The actual facts about Uriel Acosta are soon told. His was an arresting personality, but his importance has been much overrated. Acosta would have been deservedly forgotten but for the similarity between his career and that of another Amsterdam Jew of the same period—Baruch Spinoza. Both came into conflict with the synagogue, both were excommunicated. But there the resemblance ends. In Gutzkow’s play, Uriel proclaims himself sufficient unto himself (“Mir selber bin ich eine ganze Welt”). This is just what Spinoza was, just what Uriel was not. Gutzkow represents Uriel as a youth at the time of his suicide. But he was certainly over fifty, and more probably was nearer sixty. He shot himself in 1647; and as it appears that he was born in Oporto in 1590, he must have been fifty-seven at the moment of his tragic end. Uriel (or Gabriel as he was then named) was the scion of a Marano family, and in 1617 contrived to escape to Holland, where he resumed Judaism. But he was no more contented with his ancestral religion than he had been with the creed to which he had compulsorily conformed. He advocated a purely deistic philosophy, was excommunicated by the synagogue, recanted, again defied the authorities, was again excommunicated, and finally underwent the degradation of a public penance, after which he put an end to his troubled life. Uriel’s misfortune was that, though, like Spinoza, he was unable to go with the mass in its beliefs, yet unlike Spinoza, he was unable to stand alone.

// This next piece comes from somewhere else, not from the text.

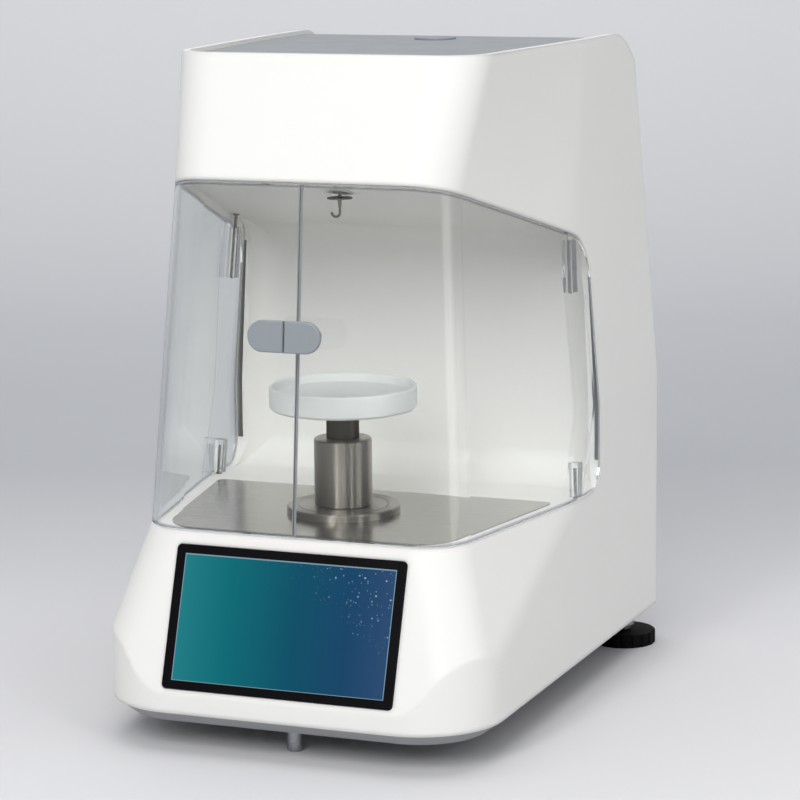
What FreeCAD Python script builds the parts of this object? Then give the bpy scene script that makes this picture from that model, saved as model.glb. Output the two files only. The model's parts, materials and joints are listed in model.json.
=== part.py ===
import FreeCAD, Part
import math
import operator
import os

import Sketcher

Vector = FreeCAD.Vector
Rotation = FreeCAD.Rotation
Placement = FreeCAD.Placement

# Surface tensiometer, millimetres.  +Z is up, -Y is the front, X = 0 is the plane of symmetry.
# The origin lies on the bench, below the middle of the instrument.

doc = FreeCAD.newDocument("surface_tensiometer")
sheet = doc.addObject("Spreadsheet::Sheet", "Sizes")

SIZES = {
    # overall form of the housing
    "depth": 409.0,
    "rim_level": 467.0,
    "skirt_level": 27.6,
    "cap_level": 475.0,
    "root_level": 15.0,
    "side_half": 144.05,
    "side_splay": 0.0188,
    "side_lean_level": 209.0,
    "side_lean": 0.08,
    "front_corner": 58.0,
    "rear_corner": 12.0,
    "rear_crown_radius": 56.0,
    "side_blend": 220.0,
    "side_blend_edge": 0.5,
    # sill: where the sloping front panel meets the draught doors
    "sill_level": 146.0,
    "sill_setback": 35.9,
    "panel_slope": 0.3408,
    "flare": 0.36,
    "form_corner": 34.0,
    # side plane of the doors
    "door_half": 154.7,
    "door_splay": 0.19,
    "door_lean": 0.0741,
    # brow: where the doors meet the head
    "brow_column_level": 364.301,
    "brow_slope": -0.29,
    "brow_setback": 58.3,
    # head
    "head_half": 119.2,
    "head_splay": 0.062,
    "head_setback": 95.8,
    # walls and seams
    "wall": 3.2,
    "seam": 0.3,
    "rim_width": 6.0,
    "flange_width": 12.0,
    "skin_recess": 3.0,
    "skin_thick": 2.5,
    "flange_depth": 9.0,
    "skin_split": 407.0,
    # work chamber
    "opening_setback": 147.5,
    "opening_low_radius": 20.0,
    "opening_high_radius": 40.0,
    "glazing": 4.0,
    "glazing_gap": 1.3,
    "liner_rear_depth": 13.0,
    "liner_thick": 3.0,
    "liner_cheek_gap": 1.6,
    "liner_cheek_inset": 6.6,
    "liner_cove": 24.0,
    "ceiling_rise": 6.0,
    "deck_rise": 0.1,
    # front panel and touch screen
    "screen_across": 154.2,
    "screen_tall": 86.6,
    "bezel_side": 6.4,
    "bezel_edge": 5.8,
    "bezel_corner": 3.0,
    "bezel_thick": 2.6,
    "bezel_proud": 1.1,
    "screen_level": 91.2,
    "screen_sink": 0.3,
    "display_thick": 7.0,
    "display_bracket_thick": 1.5,
    "display_bracket_lip": 10.0,
    "display_board_thick": 1.6,
    "display_board_across": 120.0,
    "display_board_tall": 60.0,
    "window_clear": 0.4,
    # lifting column
    "column_setback": 127.6,
    "plate_thick": 1.0,
    "plate_front_inset": 7.1,
    "plate_rear_inset": 62.5,
    "plate_front_side": 44.05,
    "plate_rear_side": 16.05,
    "plate_front_corner": 36.0,
    "plate_rear_corner": 5.0,
    "flange_radius": 39.6,
    "flange_thick": 5.0,
    "flange_groove_radius": 31.5,
    "flange_groove_width": 0.8,
    "sleeve_radius": 20.3,
    "sleeve_height": 47.0,
    "shaft_radius": 11.5,
    "shaft_bore": 5.5,
    "shaft_top_solid": 10.0,
    "running_fit": 0.05,
    "hole_clear": 1.5,
    "edge_break": 0.8,
    "dish_radius": 50.8,
    "dish_height": 16.1,
    "dish_rim": 2.6,
    "dish_recess": 6.0,
    "dish_level": 220.3,
    "dish_spigot_radius": 7.0,
    "dish_spigot_height": 4.0,
    # lifting drive in the base
    "pan_floor": 21.6,
    "drive_plate_across": 104.0,
    "drive_plate_deep": 60.0,
    "drive_plate_thick": 3.0,
    "drive_plate_corner": 6.0,
    "motor_side": 42.3,
    "motor_height": 34.0,
    "motor_corner": 4.0,
    "motor_shaft_radius": 2.5,
    "coupling_radius": 8.0,
    "coupling_gap": 1.0,
    "coupling_height": 15.0,
    "screw_radius": 4.0,
    "screw_top": 150.0,
    "screw_lead": 4.0,
    "nut_radius": 11.0,
    "nut_height": 9.0,
    "carriage_across": 84.0,
    "carriage_deep": 26.0,
    "carriage_thick": 6.0,
    "carriage_level": 100.0,
    "guide_radius": 4.0,
    "guide_offset": 34.0,
    # weighing head
    "shelf_level": 392.0,
    "shelf_thick": 3.0,
    "shelf_front_inset": 34.2,
    "shelf_rear_inset": 108.5,
    "sensor_across": 60.0,
    "sensor_deep": 88.0,
    "sensor_tall": 40.0,
    "sensor_gap": 14.0,
    "beam_across": 12.0,
    "beam_thick": 5.0,
    "yoke_drop": 8.0,
    "yoke_slot": 5.0,
    "yoke_pin": 1.2,
    "yoke_pin_drop": 4.5,
    "hanger_level": 367.0,
    "hanger_disc_radius": 8.8,
    "hanger_disc_thick": 1.0,
    "hanger_rod_radius": 1.2,
    "hook_wire_radius": 0.9,
    "hook_bend_radius": 3.0,
    "hook_bottom": 352.6,
    "ceiling_hole": 5.0,
    # hinges and handles of the doors
    "hinge_low_setback": 40.0,
    "hinge_low_level": 160.0,
    "hinge_low_inset": 7.0,
    "hinge_high_setback": 27.3,
    "hinge_high_level": 318.0,
    "hinge_high_inset": 7.6,
    "hinge_low_clear": 1.4,
    "hinge_high_clear": 4.0,
    "hinge_relief": 10.0,
    "hinge_pin": 1.2,
    "hinge_bush": 2.4,
    "hinge_low_tall": 24.5,
    "hinge_high_tall": 37.0,
    "hinge_block_wide": 8.4,
    "hinge_block_reach": 3.4,
    "hinge_block_cap": 4.0,
    "seam_half": 0.5,
    "handle_half": 26.0,
    "handle_tall": 21.4,
    "handle_thick": 3.6,
    "handle_level": 283.2,
    "handle_standoff": 21.0,
    "handle_post_radius": 5.0,
    "handle_post_x": 12.5,
    # base pan and feet
    "pan_bottom": 19.0,
    "pan_bevel": 11.0,
    "pan_edge": 0.8,
    "pan_wall": 2.6,
    "front_foot_inset": 34.0,
    "front_foot_radius": 5.5,
    "rear_foot_side": 16.55,
    "rear_foot_inset": 28.0,
    "rear_foot_radius": 24.0,
    "rear_foot_thick": 10.0,
    "knob_grooves": 18,
    "knob_groove_radius": 1.6,
    "stud_radius": 5.0,
    "stud_top": 44.0,
    "foot_nut_radius": 7.8,
    "foot_nut_thick": 5.0,
    # rear of the instrument
    "plug_radius": 15.5,
    "plug_inset": 93.5,
    "plug_thick": 1.6,
    "plug_boss_radius": 12.0,
    "plug_boss_depth": 6.0,
    "inlet_x": 88.0,
    "inlet_level": 78.0,
    "inlet_across": 27.0,
    "inlet_tall": 20.0,
    "inlet_deep": 28.0,
    "inlet_wall": 2.0,
    "inlet_cavity": 18.0,
    "blade_pitch": 7.0,
    "blade_offset": 1.5,
    "blade_wide": 2.0,
    "blade_tall": 4.0,
    "blade_long": 13.0,
    "switch_x": 50.0,
    "switch_across": 13.0,
    "switch_tall": 19.0,
    "switch_deep": 16.0,
    "switch_wall": 1.2,
    "switch_cavity": 12.0,
    "port_x": -70.0,
    "port_across": 12.0,
    "port_tall": 11.0,
    "port_deep": 14.0,
    "port_wall": 1.6,
    "port_cavity": 9.0,
    "panel_lip": 3.0,
    "panel_lip_thick": 1.6,
    "vent_across": 62.0,
    "vent_tall": 3.0,
    "vent_pitch": 8.0,
    "vent_level": 300.0,
    "vent_rows": 6,
    "supply_across": 78.0,
    "supply_deep": 120.0,
    "supply_tall": 34.0,
    "supply_x": -72.0,
    "supply_inset": 109.5,
    "board_across": 100.0,
    "board_deep": 130.0,
    "board_thick": 1.6,
    "board_x": 62.0,
    "board_inset": 114.5,
    "standoff_radius": 3.0,
    "standoff_height": 8.0,
    "standoff_inset": 6.0,
    "rocker_tilt": 7.0,
    "rocker_clear": 1.2,
    "rocker_rise": 1.4,
    "rocker_dip": 0.6,
    "rocker_root": 5.0,
    "rocker_axle": 1.2,
    "rocker_pivot": 2.0,
    "screw_head_radius": 2.8,
    "screw_head_thick": 1.8,
    "screw_shank_radius": 1.4,
    "screw_shank_long": 4.6,
}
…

Gutzkow was attracted to the subject by his own devotion to freedom. In the stormy movements which culminated in the outbreaks of 1848, Gutzkow was directly implicated. He was born in 1811, and, when barely twenty, suffered imprisonment as a leader of the “Young Germany” party. Besides, Gutzkow had many close Jewish friends, among them Berthold Auerbach, who, perhaps, introduced Uriel Acosta to his notice. When Gutzkow wrote his play on the subject, Europe was on the eve of revolution. It is significant, in face of the anti-Semitism which really originated on the failure of the Liberals, that Gutzkow selected, in 1847, a Jewish mis-en-scène, in order to depict the struggle between the old order and the new. And it is impossible to refuse admiration to the insight and skill which enable the author, while obviously sympathizing with the new, to treat the old with justice and even with tenderness. The characters are all types. Menasseh, father of Judith, is the fair-dealing merchant, accepting the current religion of his people without enthusiasm for or against its demands. Judith, the heroine, more or less betrothed to Jochai, the villain of the piece, is vaguely susceptible to the newer ideas of her tutor and lover Uriel. Jochai is a rather conventionally drawn rascal. But the strength of the play is the contrast, on the one hand, between Uriel and the Rabbis, and, on the other, between the various schools of Rabbis among themselves. Da Silva has the tolerance of uncertainty as to his own position, Akiba has the broad generosity which comes from confidence in his old-world loyalty. The scenes between Uriel and Silva, and between the former and Akiba would make a success on any stage. “May you never repent of this repentance,” cries Da Silva to Akiba when there is talk of Uriel’s recantation. There is strong emotional interest in this recantation. Shall Uriel recant for Judith’s sake? Hardly. But he cannot resist the appeal of his blind mother. “I tremble before thy sightless eyes; shut thine eyes, mother! Yea, I will do it.”